Namun, Mihashi menjelaskan bahwa, dalam Shinto modern,itsukushimi berarti bahwa para dewa “menuntun manusia” seperti orangtua lakukan pada anak-anak mereka.
Mihashi menunjukkan paralel langsung ke ide ini dalam kekristenan Jepang. Ketika orang-orang Kristen pertama kali tiba di Jepang, mereka berbicara tentang kasih Tuhan tidak menggunakanitsukushimi melainkan gotaisetsu, yang berarti “untuk dihormati.”
“Itu adalah terjemahan fantastis,” katanya, seraya menambahkan bahwa belas kasihan dari dewa Shinto juga terbatas.
Yang Mulia Toru Satake, seorang biksu Buddha, menemukan signifikansi dalam kata lain bahasa Jepang, “yami,” yang berarti “gelap.” Karakter Cina untuk kata ini terdiri dari karakter yang menyiratkan “suatu keadaan di mana seseorang tidak bisa mendengar suara-suara orang lain,” katanya.
Kata ini menunjukkan pentingnya berbicara satu sama lain sebagai sarana untuk melawan kegelapan mencengkeram lebih dari setengah juta orang dewasa Jepang yang telah dianggap bunuh diri, tambahnya.
Yang Mulia Satake mengacu pada statistik yang dirilis tiga hari sebelum simposium yang mengatakan sekitar 530.000 dari 120 juta orang Jepang telah mencoba bunuh diri.
Ia menjelaskan bahwa jihi juga ditemukan dalam tindakan nyata seperti kegiatan relawan menyusul gempa Jepang dan bencana nuklir di Fukushima.
Imam Buddha itu kemudian menunjukkan  buku puisi oleh seorang Buddhis yang meninggal pada usia 75 tahun beberapa tahun lalu.
Pria itu telah terbaring di tempat tidur selama sekitar 50 tahun setelah menderita penyakit yang membuatnya tidak bisa bergerak. Keluarga adiknya membawa dan merawat dia, tetapi ia tidak dapat menemukan arti hidup seperti itu dan berharap hanya untuk mati.
Tapi kemudian, suatu hari, dia kebetulan melihat program televisi tentang Buddhisme dan menyadari betapa beruntungnya dia. Meskipun ia sendiri tak berdaya, ia memiliki bantuan dari seluruh keluarga.
“Saya pikir menemukan belas kasihan dari Buddha adalah persis seperti penemuan orang ini,” tambah Yang Mulia Satake.
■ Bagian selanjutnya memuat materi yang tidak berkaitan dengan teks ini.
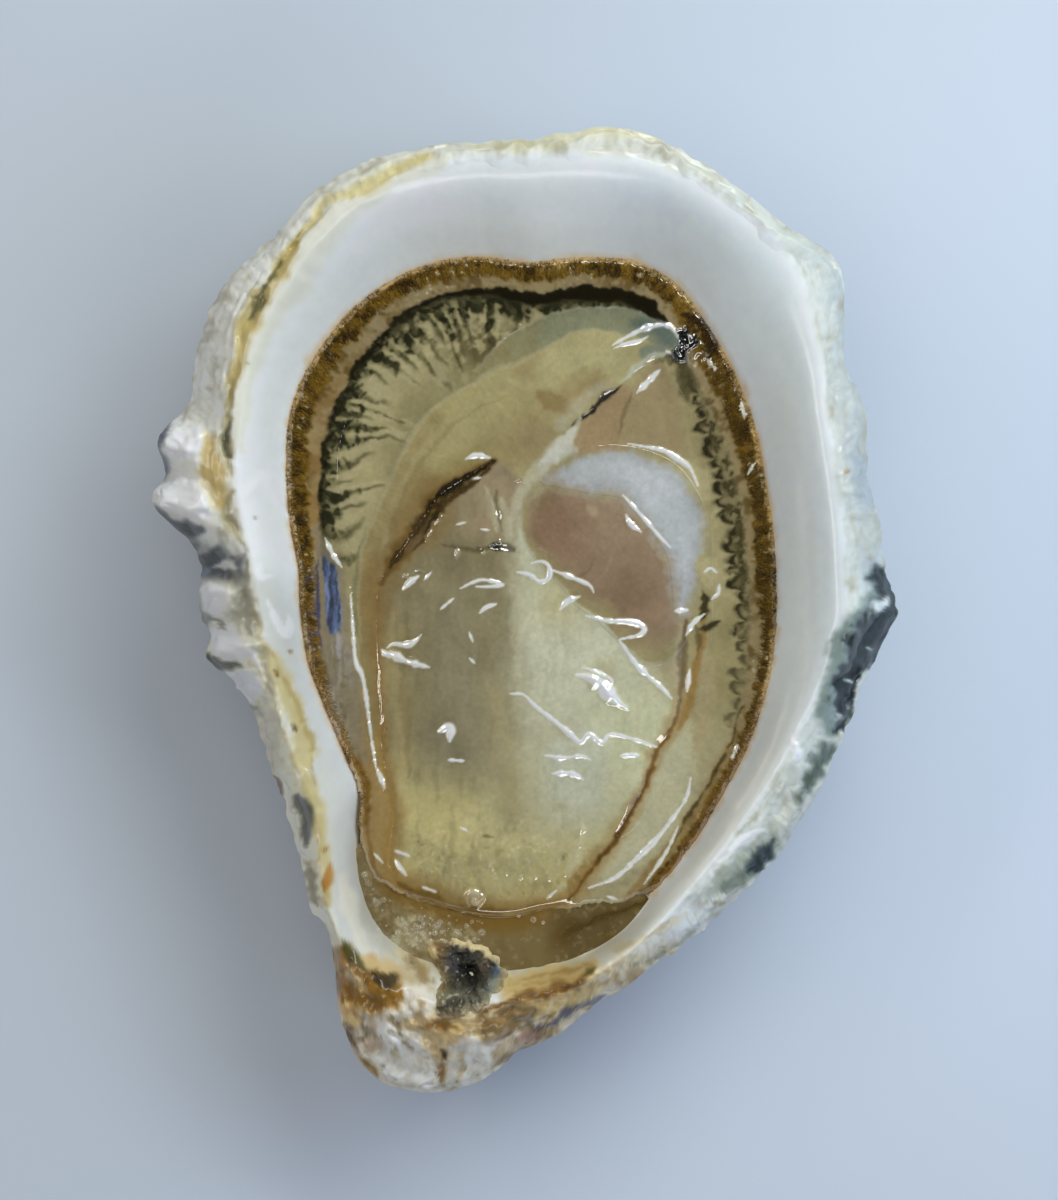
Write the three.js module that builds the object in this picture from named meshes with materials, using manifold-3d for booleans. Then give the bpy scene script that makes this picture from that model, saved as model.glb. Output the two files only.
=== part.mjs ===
// Oyster on the half shell: the cupped lower valve of a Pacific oyster with the
// opened animal and a little liquor in it. Millimetres, +Z up. The hinge end
// points along -Y, and the valve rests on a small flat spot at Z = 0.
import * as THREE from "three";
import { mergeVertices } from "three/addons/utils/BufferGeometryUtils.js";
import Module from "manifold-3d";

const wasm = await Module();
wasm.setup();

// ---------------------------------------------------------------- driving sizes

const FLOOR = 3.2; // shell thickness under the middle of the cup
const BOWL_POWER = 2.2; // how late the cup's floor turns up into its wall
const WALL_GROWTH = 4.0; // vertical wall thickness gained from the middle to the meat's margin
const CREST_WALL = 7.5; // vertical wall thickness under the crest
const EDGE = 1.2; // thickness of the thin outer edge
const BEAK_EDGE = 3.6; // extra edge thickness at the beak
const BEAK_BEARING = 256;
const BEAK_WIDTH = 10; // degrees
const LEDGE = 0.7; // how far a growth ledge stands out below the wall
const LEDGE_SHARES = [0.87, 0.73, 0.59]; // where the ledges run, as shares of the outline
const LEDGE_HALF = 0.012; // half of a ledge's step, as a share of the outline
const RIB_DEPTH = 0.55; // radial ribs on the outside

const GAP = 0.3; // clearance between neighbouring pieces
const DEEP = -20; // where pieces end below before they are cut to the cup's shape
const LINER = 2.0; // thickness of the mantle under the organs
const LIQUOR_LEVEL = 16.1;
const LIQUOR_BEARINGS = [238, 290];

// Closed outlines round the cup's middle: [bearing in degrees from +X, radius].
const OUTLINE = [
  [0, 38.0], [6, 37.2], [16, 37.3], [23, 37.9], [28, 39.1], [32, 40.6], [38, 41.2],
  [43, 44.4], [47, 47.2], [50, 48.0], [56, 47.4], [64, 48.4], [74, 50.0], [81, 50.2],
  [88, 48.5], [97, 48.3], [106, 48.8], [115, 48.4], [124, 46.4], [134, 45.6],
  [142, 43.0], [149, 41.0], [155, 41.7], [159, 39.8], [164, 39.8], [168, 35.6],
  [173, 34.0], [180, 33.7], [184, 32.8], [188, 33.2], [193, 31.2], [202, 30.2],
  [212, 30.9], [226, 34.0], [234, 37.7], [240, 40.0], [246, 46.8], [251, 50.3],
  [258, 50.9], [264, 48.8], [268, 45.8], [274, 43.6], [281, 40.6], [291, 38.3],
  [301, 36.9], [312, 36.1], [324, 35.3], [337, 34.8], [345, 35.2], [352, 35.9],
];
const CREST = [
  [0, 32.4], [10, 32.7], [23, 34.2], [36, 37.4], [45, 41.3], [53, 44.8], [62, 46.2],
  [75, 47.4], [90, 46.4], [105, 46.2], [114, 45.6], [122, 43.8], [130, 41.8],
  [137, 39.3], [146, 35.7], [153, 33.8], [162, 30.5], [171, 28.4], [180, 27.2],
  [195, 26.7], [213, 27.8], [225, 30.1], [233, 34.2], [240, 38.2], [246, 40.4],
  [254, 41.4], [262, 41.2], [270, 39.8], [280, 37.6], [290, 35.2], [304, 32.0],
  [323, 30.2], [338, 30.2], [352, 31.9],
];
const MARGIN = [
  [0, 25.5], [15, 26.2], [29, 28.0], [41, 30.6], [50, 32.8], [59, 35.1], [65, 36.9],
  [72, 37.7], [82, 36.8], [90, 36.0], [97, 36.8], [106, 37.2], [113, 36.8],
  [120, 36.0], [126, 34.9], [133, 33.6], [141, 31.5], [149, 28.9], [158, 26.4],
  [168, 24.1], [180, 23.3], [192, 23.1], [206, 23.0], [219, 23.9], [227, 25.3],
  [235, 30.6], [240, 33.6], [245, 35.8], [252, 37.0], [261, 37.0], [270, 36.5],
  [278, 35.7], [287, 33.9], [295, 31.3], [305, 29.3], [317, 27.4], [330, 26.4],
  [345, 25.7],
];
// Where the mantle ends short of the hinge, and the liquor shows instead.
const MANTLE_EDGE = [
  [0, 25.5], [15, 26.2], [29, 28.0], [41, 30.6], [50, 32.8], [59, 35.1], [65, 36.9],
  [72, 37.7], [82, 36.8], [90, 36.0], [97, 36.8], [106, 37.2], [113, 36.8],
  [120, 36.0], [126, 34.9], [133, 33.6], [141, 31.5], [149, 28.9], [158, 26.4],
  [168, 24.1], [180, 23.3], [192, 23.1], [206, 23.0], [219, 23.9], [227, 25.3],
  [234, 29.2], [239, 31.2], [246, 31.8], [255, 31.8], [265, 31.4], [275, 30.9],
  [283, 30.8], [289, 31.3], [295, 31.0], [305, 29.3], [317, 27.4], [330, 26.4],
  [345, 25.7],
];

// Heights along the same bearings: [bearing, height].
const MARGIN_HEIGHT = [
  [0, 16.8], [45, 17.2], [90, 17.6], [135, 17.4], [180, 16.6], [215, 16.0],
  [238, 14.6], [262, 14.2], [290, 14.6], [310, 16.0], [330, 16.4],
];
const CREST_HEIGHT = [
  [0, 24.3], [45, 25.0], [90, 26.0], [135, 25.2], [170, 24.0], [200, 23.0],
  [225, 22.6], [245, 21.8], [262, 21.0], [280, 21.5], [300, 22.5], [325, 23.4],
];
const RIM_HEIGHT = [
  [0, 18.5], [15, 21.0], [30, 22.5], [45, 23.0], [60, 24.5], [75, 25.2], [90, 24.8],
  [105, 24.6], [120, 23.5], [135, 21.5], [149, 19.0], [155, 20.8], [159, 18.6],
  [164, 20.4], [169, 16.2], [176, 18.2], [183, 15.8], [188, 18.0], [194, 15.4],
  [203, 16.2], [215, 17.0], [228, 18.0], [240, 18.5], [248, 16.0], [256, 14.5],
  [265, 15.0], [275, 16.5], [290, 18.5], [305, 19.0], [320, 19.0], [335, 19.5],
  [348, 18.8],
];

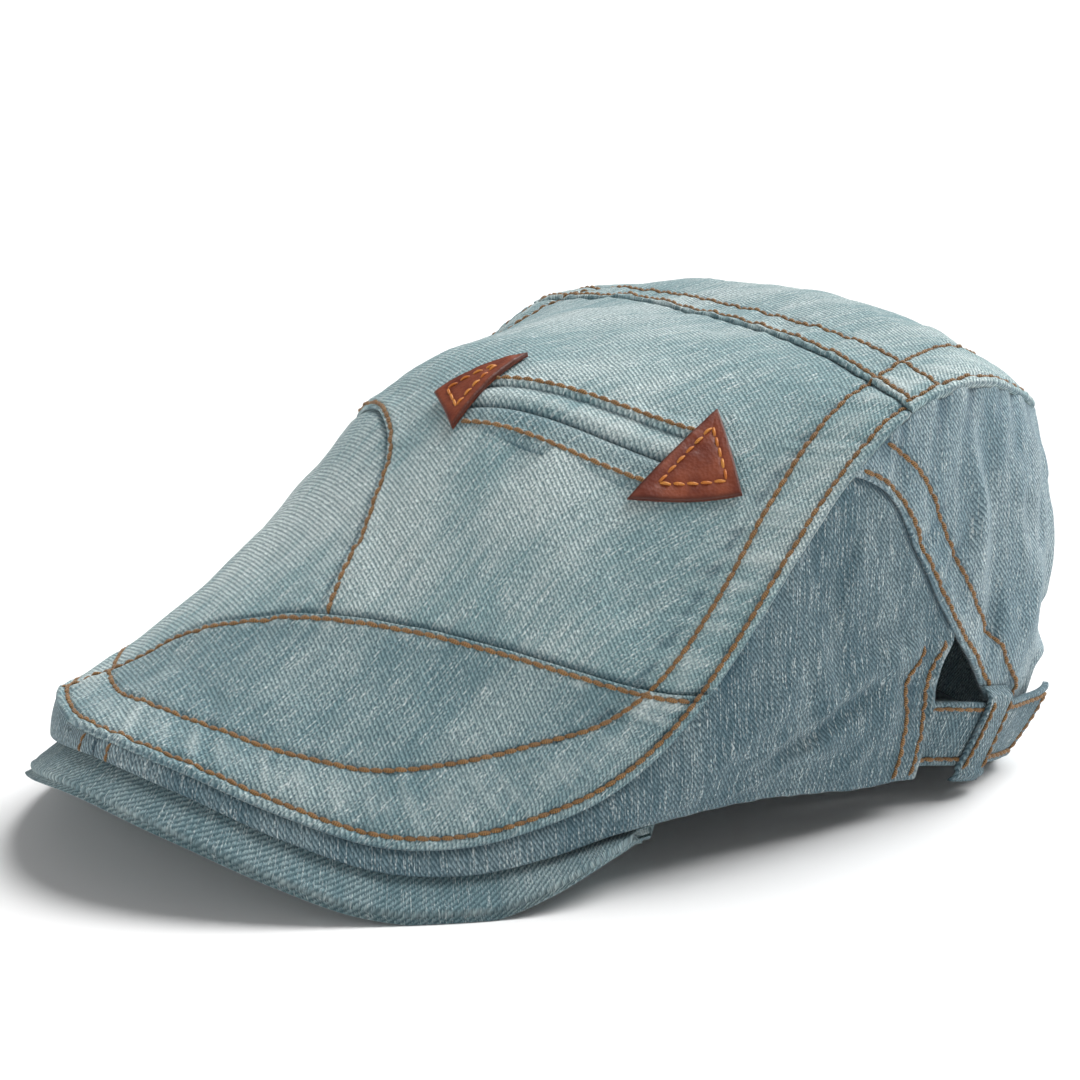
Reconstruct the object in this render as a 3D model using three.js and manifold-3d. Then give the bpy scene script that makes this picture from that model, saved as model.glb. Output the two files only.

Komite Dialog Antaragama Konferensi Waligereja Jepang selama bertahun-tahun menyatukan umat Katolik  dengan umat Buddha dan Shinto untuk membahas topik-topik, seperti populasi Jepang yang menua dan kebutuhan perdamaian untuk menandai peringatan 70 tahun berakhirnya Perang Dunia II.
Paus Fransiskus menyatakan “Tahun Luar Biasa Kerahiman Allah” mendorong orang untuk “berbelas kasihan seperti Bapa.”